If you listen, someone may fall in love with you – and that can be a burden you do not care to bear.  If you listen, the swindlers and syndicates make you their “suki,” their favorite victim.

But risk will be matched by a matchless joy.  For listening, really listening, is an act of love; and so it is wonderfully human, wonderfully Christian. 

In my seminary days, I used to think that what I can offer the Catholic world was the right answers to their questions and problems.  Now, I come to others as I am, with my ignorance, weakness, sinfulness, my own fears and tears.  I share not words but myself; I am there. 

And that, my sisters and brothers, is your Christian mission and mine: to be where another can reach out to us.

Next, listen to Jesus.  That was the Father’s command from the cloud: “Listen to him!”  Why?  Because here is God’s Revelation in the flesh, the Word God speaks. 

How does Jesus speak to us now?  Vatican II rings loud and clear: “[Christ] is present in the Church.”  Do you believe that?  Do you really believe when the Lector proclaims,  “This is the word of the Lord?” 

If you do, how do you listen?  As excited as Moses listened to the Lord on Mount Sinai?  As open to God as was the teenage Mary of Nazareth?  Do you “marvel,” like his townspeople of Nazareth, at “the words of grace” that fall from Jesus’ lips?  Do you exclaim, as the two disciples exclaimed on the road to Emmaus, “Did not our hearts burn within us while he talked to us… while he opened the Scripture to us?” 

Or has repetition dulled your appetite, made Jesus Christ less exciting than the movie celebrities, and basketball star?

Third, listen to the world around you.  God speaks to you through the things He has shaped.  For God could not create anything, if it is not a reflection of some perfection of His.  There is no blade of grass, flower, no bird that does not speak of Him.  The typhoons and earthquakes reflect His power, the mountains reflect His majesty, surging waves His irresistibleness, a star sprinkled sky His breath-taking loveliness. 

If I miss their message, it is because I am not tuned into God, am not listening.  God speaks to us through history, through human events, the signs of the time, the economic crisis, the peso plunge, the bloated pork barrel, the extra-judicial killings, the shameful graft and corruption, God cries out for justice, honesty and integrity. 

Amidst the rampant killings, kidnappings, drugs, and unchecked crimes, God is crying out for peace and justice.  In the child labor and the aborted babies – God cries out for mercy, compassion and love.

My brothers and sisters, if you want to “do” something for Lent, if you want to share in the dying-rising of Jesus, simply listen:  Listen to one another, listen to Jesus in the proclaimed word, listen to the Lord speaking through the things and people that surround you. 

For your Lenten penance, please listen! For your second Lenten penance, let go! 

In our journey to life, we die in two ways, for death comes to us from two sources.  Death comes, first from sin – from the sins of our own making and from “the sin of the world,” all the weight and burden of human transgressions  from Adam to the Antichrist. 
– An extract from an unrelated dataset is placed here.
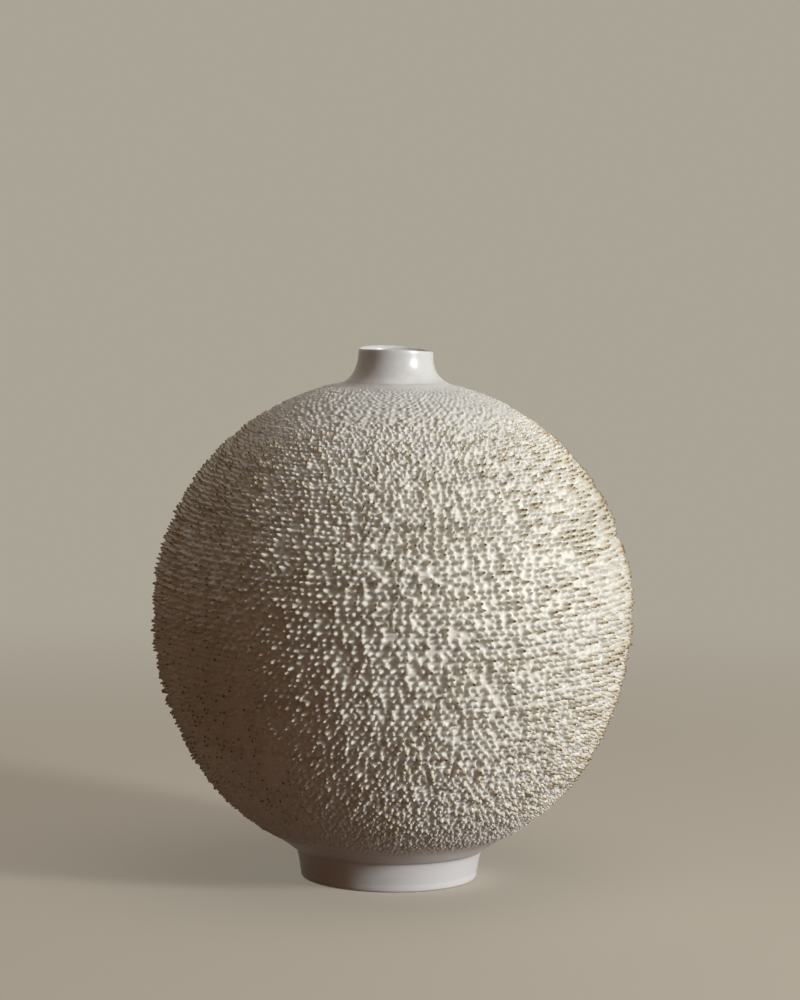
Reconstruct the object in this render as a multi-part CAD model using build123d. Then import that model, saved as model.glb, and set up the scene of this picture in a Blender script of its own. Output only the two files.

And “the wages of sin is death.”  The results of radical sin, of “mortal” sin, are within each one of us.  It de-creates us, mis-shapes us.  In radical sin we are different persons, for life has left us.

To the death that is sin we have been dying since our baptism.  And the dying is never ended.  For dying to sin is not something negative; dying to sin is turning to Christ, and turning to Christ is a constant conversion. 

If sin is rejection, dying to sin is openness.  I am open to God’s presence poured out on me through every petal that opens, every breeze that caresses my skin, every man and woman whose eyes meet mine, the awesome presence of the Holy One himself inside me.  In dying to sin, we live to God.

Death comes to us in second way: from the very nature of the human journey – even apart from sin.  For human journey to go forward, to move ahead, you must let go of where you’ve been, let go of the level of life where you are now, so as to live more fully. 

Essential to the human pilgrimage, to the Christian journey,is a self-emptying more or less like Christ’s own emptying: Time and time again from the womb to the tomb, you have to let go.      

And to let go is to die a little.  It’s painful, it can be bloody; and so we hang on, clutch on to our yesterdays like Linus’ blanket, refuse to grow.  But no, it will not do – especially for a Christian.  You are commanded to let go.  Not invited – but commanded: “Follow me!” 

The comforting thing is you let go for a purpose.  You let go of yesterday because only by letting go, only by reaching out into a new future, can you grow into Christ, grow in loving communion with God, with the crucified images of God, with the breath-taking beauty of God’s creation.

Only by dying, not only to sin but also to yourself, can you come fully to life.  So, for your Lenten penance… let go!

There is a danger that the discipline of Lent might turn us in on ourselves.  This must never happen in the Christian life.  Comforted by the truth that we are listening to the beloved Son of God, we must, nevertheless, come down from our mountain and join Jesus in his journey of love and service through life.  Like him, we walk towards whatever future God plans for us.